Des pays immenses doués d'une grande fertilité virtuelle, mais jusqu'à notre siècle étrangers aux notions qui composent la civilisation occidentale, pourront, par l'intermédiaire de celle-ci et à l'aide de ses moyens, être appelés à contribuer, par un apport considérable, au bien-être du genre humain en général, et développer le leur propre, en étendant indéfiniment leurs industries et en agrandissant leur puissance productive.

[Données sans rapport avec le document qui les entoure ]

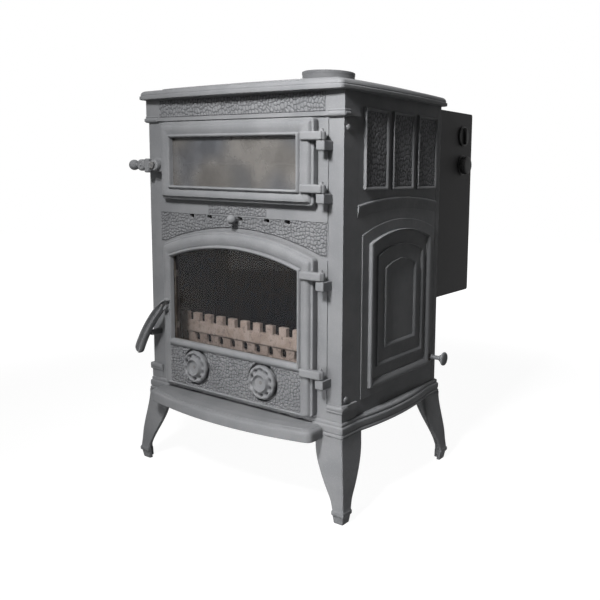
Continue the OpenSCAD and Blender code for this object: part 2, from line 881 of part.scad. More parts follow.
module latch_keepers() {
    color(iron) {
        block([-field_hw - 18, door_front + gap, oven_pivot[1] - 12],
            [-field_hw - 2, yf, oven_pivot[1] + 12]);
        // The lower one lies behind the hanging handle
        block([-field_hw - 16, bead_y + gap, fire_pivot[1] - 78],
            [-field_hw - 6, yf, fire_pivot[1] - 66]);
    }
}

// Oven door

module oven_outline(inset) {
    rounded(-door_w / 2 + inset, z_oven + inset, door_w / 2 - inset, z_oven_top - inset, door_r);
}
// The window grown on every side by an amount
module oven_window(grow) {
    rounded(-window_w / 2 - grow, z_window - grow, window_w / 2 + grow, z_window + oven_window_h + grow, 4);
}

glass_grow = 9;
land_grow = 16;
rope_w = 8;
rope_in = 8;
glass_y = door_back - 8;
pocket_y = door_back - 5;

module oven_door_frame() {
    color(iron) difference() {
        union() {
            along_y(door_front, door_back) oven_outline(0);
            along_y(crown_y, door_front) oven_outline(crown_in);
            along_y(bead_y, crown_y) oven_outline(bead_in);
            knuckles(OVEN_LUGS);
            along_y(door_front, door_back - 1)
                rounded(oven_pivot[0] - 13, oven_pivot[1] - 16, -door_w / 2 + 12, oven_pivot[1] + 16, 4);
        }
        along_y(bead_y - 1, door_back + 1) oven_window(0);
        along_y(glass_y - glass_t, door_back + 1) oven_window(glass_grow);
        along_y(pocket_y, door_back + 1) oven_window(land_grow);
        along_y(pocket_y, door_back + 1) difference() {
            oven_outline(rope_in);
            oven_outline(rope_in + rope_w);
        }
        knuckle_bores(OVEN_LUGS);
        bar_y(door_front - 1, door_back, oven_pivot[0], oven_pivot[1], 4);
    }
}

module oven_door_glass() {
    color(pane) along_y(glass_y - glass_t, glass_y) oven_window(glass_grow - slack);
}

module oven_door_ropes() {
    color(rope) {
        along_y(pocket_y, seat_y - gap) difference() {
            oven_outline(rope_in);
            oven_outline(rope_in + rope_w);
        }
        along_y(glass_y, pocket_y) difference() {
            oven_window(glass_grow - slack);
            oven_window(1);
        }
    }
}

// Clips that hold a pane against its rope; each has its screw head
module clip(x, z, sx) {
    along_y(pocket_y, pocket_y + 2) span(x - 10, z - 7, x + 10, z + 7);
    bar_y(pocket_y + 2, pocket_y + 4, x + sx * 5, z, 3.5);
}
module oven_glass_clips() {
    zm = z_window + oven_window_h / 2;
    color(steel) for (s = [-1, 1], dz = [-35, 35]) clip(s * (window_w / 2 + 5.5), zm + dz, s);
}

module oven_latch_screw() {
    color(iron) {
        bar_y(door_front - latch_t - 2, door_back - 2, oven_pivot[0], oven_pivot[1], 4);
        bar_y(door_front - latch_t - 5, door_front - latch_t - gap, oven_pivot[0], oven_pivot[1], 7);
    }
}

module oven_latch_lever() {
    y1 = door_front - gap;
    y0 = door_front - latch_t;
    px = oven_pivot[0];
    pz = oven_pivot[1];
    boss_x = px - 0.57 * latch_len;
    ball_x = px - latch_len;
    ym = (y0 + y1) / 2;
    color(iron) difference() {
        union() {
            bar_y(y0, y1, px, pz, 13);
            block([boss_x, y0 + 1, pz - 7], [px, y1, pz + 7]);
            block([px - 30, y0 - 1, pz - 17], [px - 15, y1, pz + 15]);
            bar_y(y0 - 3, y1, boss_x, pz, 13);
            bar_y(y0 - 5, y0 - 3, boss_x, pz, 6);
            bar_x(ball_x, boss_x, ym, pz, 5);
            translate([ball_x, ym, pz]) ball(ball_d / 2);
        }
        bar_y(y0 - 1, y1 + 1, px, pz, 4 + run);
    }
}

// Fire door

module fire_outline(inset) arched(door_w - 2 * inset, z_fire + inset, door_arch_r - inset);
module fire_window(grow) arched(fire_window_w + 2 * grow, z_sill - grow, arch_r + grow);

DIAL_HOLES = [0 : 72 : 288];
DIALS = [-dial_x - dial_shift, dial_x - dial_shift];
dial_r = dial_d / 2;
hole_r = 5;
hole_ring = dial_r - 11;
panel_y = door_front - 2;
dial_z = z_fire + dial_h;

module fire_door_frame() {
    panel_top = z_sill - sill_t;
    panel_half = fire_window_w / 2 + 6;
    color(iron) difference() {
        union() {
            along_y(door_front, door_back) fire_outline(0);
            along_y(crown_y, door_front) difference() {
                fire_outline(crown_in);
                span(-panel_half, z_fire - 1, panel_half, panel_top);
            }
            along_y(bead_y, crown_y) intersection() {
                fire_outline(bead_in);
                arched(door_w, panel_top, door_arch_r);
            }
            along_y(panel_y, door_front) span(-panel_half, z_fire + 5, panel_half, panel_top);
            bar_y(bead_y, door_front, fire_pivot[0], fire_pivot[1], 15);
            knuckles(FIRE_LUGS);
        }
        along_y(bead_y - 1, door_back + 1) fire_window(0);
        along_y(glass_y - glass_t, door_back + 1) fire_window(glass_grow);
        along_y(pocket_y, door_back + 1) fire_window(land_grow);
        along_y(pocket_y, door_back + 1) difference() {
            fire_outline(rope_in - 2);
            fire_outline(rope_in - 2 + rope_w);
        }
        knuckle_bores(FIRE_LUGS);
        for (x = DIALS) {
            bar_y(panel_y - 1, door_back + 1, x, dial_z, 4);
            for (a = DIAL_HOLES) bar_y(panel_y - 1, door_back + 1,
                x + hole_ring * sin(a), dial_z + hole_ring * cos(a), hole_r);
        }
        bar_y(bead_y - 1, pocket_y - 2, fire_pivot[0], fire_pivot[1], 4);
    }
}

module fire_door_glass() {
    color(pane) along_y(glass_y - glass_t, glass_y) fire_window(glass_grow - slack);
}

module fire_door_ropes() {
    color(rope) {
        along_y(pocket_y, seat_y - gap) difference() {
            fire_outline(rope_in - 2);
            fire_outline(rope_in - 2 + rope_w);
        }
        along_y(glass_y, pocket_y) difference() {
            fire_window(glass_grow - slack);
            fire_window(1);
        }
    }
}

module fire_glass_clips() {
    color(steel) for (s = [-1, 1], z = [z_sill + 30, z_sill + 150]) clip(s * (fire_window_w / 2 + 5.5), z, s);
}

module fire_handle_screw() {
    color(iron) {
        bar_y(bead_y - handle_t - 2, pocket_y - 2, fire_pivot[0], fire_pivot[1], 4);
        bar_y(bead_y - handle_t - 5, bead_y - handle_t - 2 * gap, fire_pivot[0], fire_pivot[1], 8);
    }
}

// A gently curved grip hanging down and out from its pivot, with a groove along its face and a
// pointed upper end
module fire_handle() {
    y1 = bead_y - gap;
    y0 = y1 - handle_t;
    hub_r = handle_w / 2 + 2;
    sag = 5;
    bend_r = handle_len * handle_len / (8 * sag) + sag / 2;
    // Band of a circle from the hub down to the tip, drawn pointing straight down
    module grip(w, trim) {
        intersection() {
            translate([bend_r - sag, -handle_len / 2]) difference() {
                circle(bend_r + w / 2, $fn = 360);
                circle(bend_r - w / 2, $fn = 360);
            }
            span(-60, -handle_len + trim, 60, -trim);
        }
    }
    color(iron) difference() {
        union() {
            bar_y(y0, y1, fire_pivot[0], fire_pivot[1], hub_r);
            translate([fire_pivot[0], 0, fire_pivot[1]]) rotate([0, handle_tilt, 0]) {
                along_y(y0, y1) {
                    grip(handle_w, 0);
                    translate([0, -handle_len]) circle(handle_w / 2);
                    polygon([[-hub_r / 2, -2], [hub_r / 2, -2], [hub_r / 2, 1.5 * hub_r]]);
                }
            }
        }
        translate([fire_pivot[0], 0, fire_pivot[1]]) rotate([0, handle_tilt, 0])
            along_y(y0 - 1, y0 + 5) grip(handle_w - 12, 22);
        bar_y(y0 - 1, y1 + 1, fire_pivot[0], fire_pivot[1], 4 + run);
    }
}

module dial_spindles() {
    color(steel) for (x = DIALS) bar_y(panel_y - 7, door_back, x, dial_z, 4);
}

module air_dial(x) {
    y1 = panel_y - gap;
    color(iron) difference() {
        union() {
            bar_y(y1 - 5, y1, x, dial_z, dial_r);
            bar_y(y1 - 7, y1 - 5, x, dial_z, dial_r - 2.5);
            bar_y(y1 - 9, y1 - 7, x, dial_z, 18);
            translate([x, y1 - 9, dial_z]) rotate([90, 0, 0]) rotate_extrude() intersection() {
                translate([0, -25]) circle(30);
                square([17, 6]);
            }
        }
        for (a = DIAL_HOLES) bar_y(y1 - 8, y1 + 1,
            x + hole_ring * sin(a), dial_z + hole_ring * cos(a), hole_r);
        bar_y(panel_y - 7 - gap, y1 + 1, x, dial_z, 4 + run);
    }
}
module air_dial_left() air_dial(DIALS[0]);
module air_dial_right() air_dial(DIALS[1]);

// Air slider

slider_z = z_vent - 5.25;
module air_slider() {
    y0 = yf + wall_t + gap;
    color(steel) difference() {
        block([-165, y0, slider_z - 10], [165, y0 + 3, slider_z + 10]);
        along_y(y0 - 1, y0 + 4) for (x = VENTS) rounded(x - 8, z_vent - 9, x + 8, z_vent - 1, 3.9);
    }
}
module air_slider_knob() {
    ball_y = yf - 18;
    color(iron) {
        bar_y(ball_y, yf + wall_t + gap, 0, slider_z, stem_r);
        translate([0, ball_y, slider_z]) ball(10);
    }
}

// Rear box

module box_profile(inset) {
    rounded(yb - 20, z_box + inset, box_y - inset, z_box_top - inset, 6 - inset);
}

module rear_housing() {
    color(sheet) difference() {
        intersection() {
            along_x(-box_hw, box_hw) box_profile(0);
            block([-box_hw, yb, z_box - 1], [box_hw, box_y + 1, z_box_top + 1]);
        }
        along_x(-box_hw + sheet_t, box_hw - sheet_t) box_profile(sheet_t);
        for (z = [thermostat_z, speed_z]) bar_x(box_hw - sheet_t - 1, box_hw + 1, knob_y, z, 5);
        // Air intakes in the back sheet
        along_y(box_y - sheet_t - 1, box_y + 1) for (i = [0 : 7])
            rounded(-110, z_box + 70 + i * 16, 110, z_box + 76 + i * 16, 2.9);
        along_y(box_y - sheet_t - 1, box_y + 1) span(-214, z_box + 34, -186, z_box + 54);
    }
}

module blower_motor() {
    color(steel) {
        bar_x(-75, -10, blower_y, blower_z, 38);
        bar_x(-10, wheel_w, blower_y, blower_z, 4);
        block([-65, blower_y - 30, z_box + sheet_t], [-20, blower_y + 30, blower_z - 20]);
    }
}

module blower_wheel() {
    blades = 20;
    color(dark_iron) difference() {
        union() {
            bar_x(0, 3, blower_y, blower_z, wheel_r);
            bar_x(0, 20, blower_y, blower_z, 10);
            difference() {
                bar_x(wheel_w - 3, wheel_w, blower_y, blower_z, wheel_r);
                bar_x(wheel_w - 4, wheel_w + 1, blower_y, blower_z, wheel_r - 12);
            }
            for (i = [0 : blades - 1]) translate([0, blower_y, blower_z]) rotate([i * 360 / blades, 0, 0])
                block([2, -0.8, wheel_r - 12], [wheel_w - 2, 0.8, wheel_r - 1]);
        }
        bar_x(-1, wheel_w + 1, blower_y, blower_z, 4 + run);
    }
}

module control_bodies() {
    x1 = box_hw - sheet_t;
    color(plastic) for (z = [thermostat_z, speed_z]) difference() {
        block([x1 - 30, knob_y - 20, z - 20], [x1, knob_y + 20, z + 20]);
        bar_x(x1 - 22, x1 + 1, knob_y, z, shaft_r + run);
    }
}

// A round knob on its shaft, standing out from the box by h
module box_knob(z, h) {
    x0 = box_hw + gap;
    color(plastic) {
        bar_x(box_hw - sheet_t - 20, x0, knob_y, z, shaft_r);
        bar_x(x0, x0 + 3, knob_y, z, knob_d / 2);
        bar_x(x0 + 3, x0 + h, knob_y, z, knob_d / 2 - 4);
    }
}
module thermostat_knob() {
    x0 = box_hw + gap;
    box_knob(thermostat_z, 5);
    color(plastic) block([x0 + 5, knob_y - 18, thermostat_z - 4], [x0 + 12, knob_y + 18, thermostat_z + 4]);
}
module speed_knob() box_knob(speed_z, 18);

module power_inlet() {
    color(plastic) difference() {
        union() {
            along_y(box_y, box_y + 3) rounded(-219, z_box + 29, -181, z_box + 59, 3);
            along_y(box_y - 22, box_y) span(-214, z_box + 34, -186, z_box + 54);
        }
        along_y(box_y - 14, box_y + 4) rounded(-210, z_box + 37, -190, z_box + 51, 2);
    }
}

base_plate();
leg_front_left();
leg_front_right();
leg_rear_left();
leg_rear_right();
leg_bolts();
ash_apron();
front_frame();
side_panel_left();
side_panel_right();
back_panel();
top_plate();
flue_collar();
collar_bolts();
tie_rods();
corner_bolts();
ash_box();
ash_pan();
firebox_floor();
liner_left();
liner_right();
liner_rear();
log_retainer();
baffle_plate();
oven_box();
oven_shelf();
oven_hinge_brackets();
fire_hinge_brackets();
oven_hinge_pins();
fire_hinge_pins();
latch_keepers();
shaker_bush();
rear_housing();
blower_motor();
control_bodies();
power_inlet();
oven_door_frame();
oven_door_glass();
oven_door_ropes();
oven_glass_clips();
oven_latch_screw();
oven_latch_lever();
fire_door_frame();
fire_door_glass();
fire_door_ropes();
fire_glass_clips();
fire_handle_screw();
fire_handle();
dial_spindles();
air_dial_left();
air_dial_right();
air_slider();
air_slider_knob();
grate();
shaker_rod();
thermostat_knob();
speed_knob();
blower_wheel();
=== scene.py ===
# %% [markdown]
# A cast iron stove with an oven over its fire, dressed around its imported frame.
# The frame holds every piece at its real size. This lesson adds what a foundry
# and a paint shop add: rounded mouldings, the pebbled fields between them, and
# the matt grey paint over sand-cast iron.

# %% Load the frame
import bmesh
import bpy
import numpy as np
from mathutils import Matrix, Vector


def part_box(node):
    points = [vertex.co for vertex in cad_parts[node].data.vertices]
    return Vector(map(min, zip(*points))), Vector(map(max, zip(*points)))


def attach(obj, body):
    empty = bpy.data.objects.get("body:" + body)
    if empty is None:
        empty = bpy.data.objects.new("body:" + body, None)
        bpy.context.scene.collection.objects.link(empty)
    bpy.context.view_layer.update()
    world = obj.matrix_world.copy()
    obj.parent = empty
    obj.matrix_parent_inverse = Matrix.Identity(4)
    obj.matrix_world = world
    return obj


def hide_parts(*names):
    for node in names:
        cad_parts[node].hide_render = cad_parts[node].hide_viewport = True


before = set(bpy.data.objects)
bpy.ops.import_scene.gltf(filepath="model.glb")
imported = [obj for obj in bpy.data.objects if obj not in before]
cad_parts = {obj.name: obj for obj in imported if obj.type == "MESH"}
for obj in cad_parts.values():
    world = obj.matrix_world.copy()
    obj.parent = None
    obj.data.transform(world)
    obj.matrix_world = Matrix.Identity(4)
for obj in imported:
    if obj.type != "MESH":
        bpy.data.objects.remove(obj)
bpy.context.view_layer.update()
scene = bpy.context.scene
scene.view_settings.view_transform = "Standard"

# %% [markdown]
# Sizes are in millimetres, as on a founder's drawing, and become metres when a
# mesh is made. Most places are read from the frame, so that the looks follow it.

# %% Main sizes
MM = 0.001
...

Quelques lambeaux de ces pays, tels que les îles de l'archipel des Antilles, étaient parvenus, antérieurement au dix-neuvième siècle, à verser sur le marché général un approvisionnement de denrées très-utiles, le sucre, le café, le cacao. Mais c'était au moyen d'une institution économique et sociale contre laquelle la conscience du genre humain est soulevée aujourd'hui et qui s'écroule de toute part, l'esclavage. Sur une telle base, il était difficile d'édifier une industrie perfectionnée, impossible de constituer une société qui fût d'accord avec les lois de la morale, et dont tous les membres fussent admis aux avantages de la vie civilisée.

Toutes les tentatives qui se font et se feront désormais offrent et continueront d'offrir, si elles veulent réussir, des bases plus satisfaisantes, au triple point de vue de la morale publique et privée, de la diffusion des connaissances et de l'avancement industriel. Elles s'inspireront, autant que possible, des données de la société européenne, telle qu'elle est aujourd'hui, et c'est pour cette raison qu'elles procureront un accroissement à la puissance productive des hommes.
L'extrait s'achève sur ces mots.